First published: 1908
By Mary Norton, illustrated by Sian Bailey, published by Puffin, RRP £6.99
What’s the story: The tiny Borrowers own nothing at all. Instead they borrow from the houses of ‘human beans’ (human beings). They live in secret places in quiet old houses – behind mantelpieces, harpsichords and under kitchen clocks. This is the story of Arietty Clock and her parents Homilly and Pod. Arietty is curious about the ‘big people’ which causes her and her parents to go on many adventures that perhaps the average Borrower would prefer.
Why we love it: Anyone who has ever entertained the notion of ‘little people’ living furtively among us will adore this artfully spun classic. The Borrowers, a Carnegie Medal winner, a Lewis Carroll Shelf Award book, and an ALA Distinguished Book, has stolen the hearts of thousands of readers since was first published.
First published: 1953
The Demon Headmaster
By Gillian Cross, published by OUP, RRP £5.99
What’s the story: Dinah Glass moves in with Lloyd and Harvey Hunter and she discovers that at her new school, the Headmaster is very strange with the powers of hypnosis and a desire to take over the world. With the help of her friends, who are immune to the headmaster’s hypnotic powers, she successfully stops his evil master plan.

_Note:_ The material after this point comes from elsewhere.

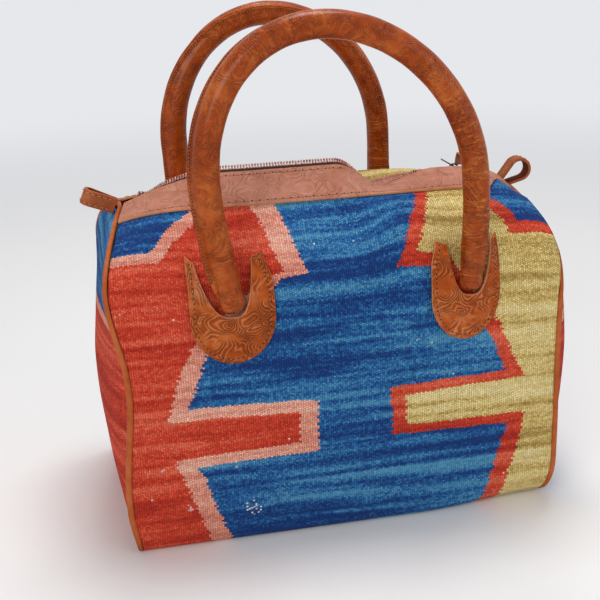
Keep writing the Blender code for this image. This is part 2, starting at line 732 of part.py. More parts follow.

Why we love it: This brilliant series is spooky and exciting all at once. Readers will afterwards thank their lucky stars they don’t have a hypnotist headmaster bent on ruling the world.
First published: 1982
By Jeremy Strong, illustrated by Nick Sharrat, published by Puffin, RRP £4.99
What’s the story: Something odd has happened to Rosie and her brothers. It seems Rosie’s new pyjamas are responsible for leading them all on a dangerous discovery. Doctor Starkly-Bonkers has muddled history up with his Doombuster invention. It’s up to Rosie and her brothers to beat the pharaohs, dinosaurs and Vikings, but will rice pudding really save the day?
Why we love it: Strong’s books are hugely popular with young children with their breezy, daft exuberance. This is perfect for Roald Dahl and Andy Stanton fans. Be prepared for split sides, aching cheeks and tears of laughter.